The surviving records of the continental form of the Thunderer are quite different from the later Scandinavian version. He wears a golden crown that is alive with sparking electricity – a clear sign that he was once the primary tribal sky god with, perhaps, a crown of stars to signify his dominion over the heavens. The Eddas describe Thor as driving a mystic chariot drawn by two supernatural mountain goats, but they lack a characteristically German detail that explains the sound of the thunder-crash. According to Helene Adeline Guerber, "in Southern Germany the people, fancying a brazen chariot alone inadequate to furnish all the noise they heard, declared it was loaded with copper kettles, which rattled and clashed, and therefore often called him, with disrespectful familiarity, the kettle-vendor." This familiarity may have not been disrespectful, but a sign of the fondness with which the common folk held the Thunder God. What makes the sound of thunder? A chariot full of kettles. Why would Thor fill his chariot with a bunch of kettles? To make the sound of thunder. This is a clearly a closed circle of perfect logic.

Thor and goats by Haukur Halldórsson (Straumur, Iceland)

Notably absent from the German version of the god is his mystic hammer, Mjölnir ("mauler" or "crusher") which, in the Nordic tales, represents the lightning as he throws it and it returns magically to his hand, just as the natural lightning appears to strike the earth and then fly back to the skies. In modern terminology, these two parts of the lightning flash are the leader (sky to ground) and return stroke (ground to sky); the myth anticipates the science.

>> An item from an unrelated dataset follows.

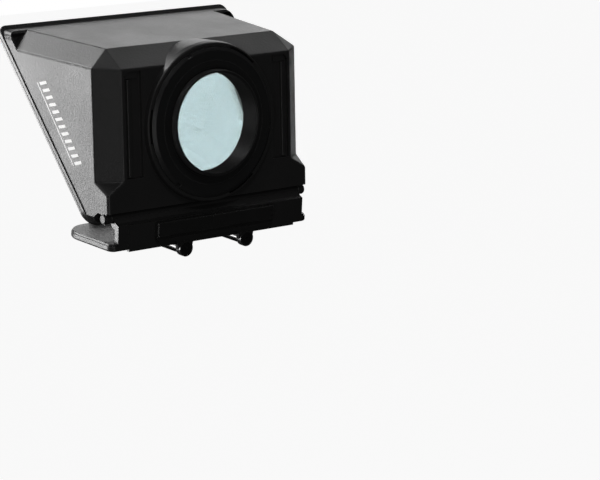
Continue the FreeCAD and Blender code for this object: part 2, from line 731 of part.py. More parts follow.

Instead of the hammer, the German Donar throws stones from the sky. These flinty wedges crash to earth, accompanied by the flash of lightning, and bury themselves in the ground "as deep as the highest church-tower is high" or "as far as a hare can run in a hundred years" (obviously there is some variation in these measurements). This burying of the god's weapon can be seen reflected in Thrymskvida ("Thrym's Poem"), when the eponymous giant steals the mystic hammer and declares,
I have hidden Thor's hammer
eight leagues under the earth;
no man will ever take it back again,
unless I am brought Freya as my wife.
The hammer is buried through the agency of an enemy and held for ransom, but the concept of the weapon buried deep in the ground is the same.

Thunder-stone found in Viking grave (600-1000 CE)

According to the folk-tradition research of Jacob Grimm, "every time it thunders again, [the thunder-stone] begins to rise nearer to the surface, and after seven years you may find it above ground. Any house in which it is preserved, is proof against damage by lightning; when a thunder-storm is coming on, it begins to sweat." These Donnersteine ("thunder-stones") that magically rise from the ground over a long period may, in fact, be stones left behind by the retreating glaciers of previous ice ages. The stones are gradually exposed as the soil covering them erodes, and they appear to rise to the surface. They are also a great nuisance to farmers in northern climates, who must clear them from any field they hope to till. The fact that thunder-stones "sweat" when a storm approaches can be attributed to the rise in humidity that precedes the rainstorm; this same phenomenon is at work in the so-called "Thor's Weather Stick," which reacts to humidity to predict the coming of stormy weather.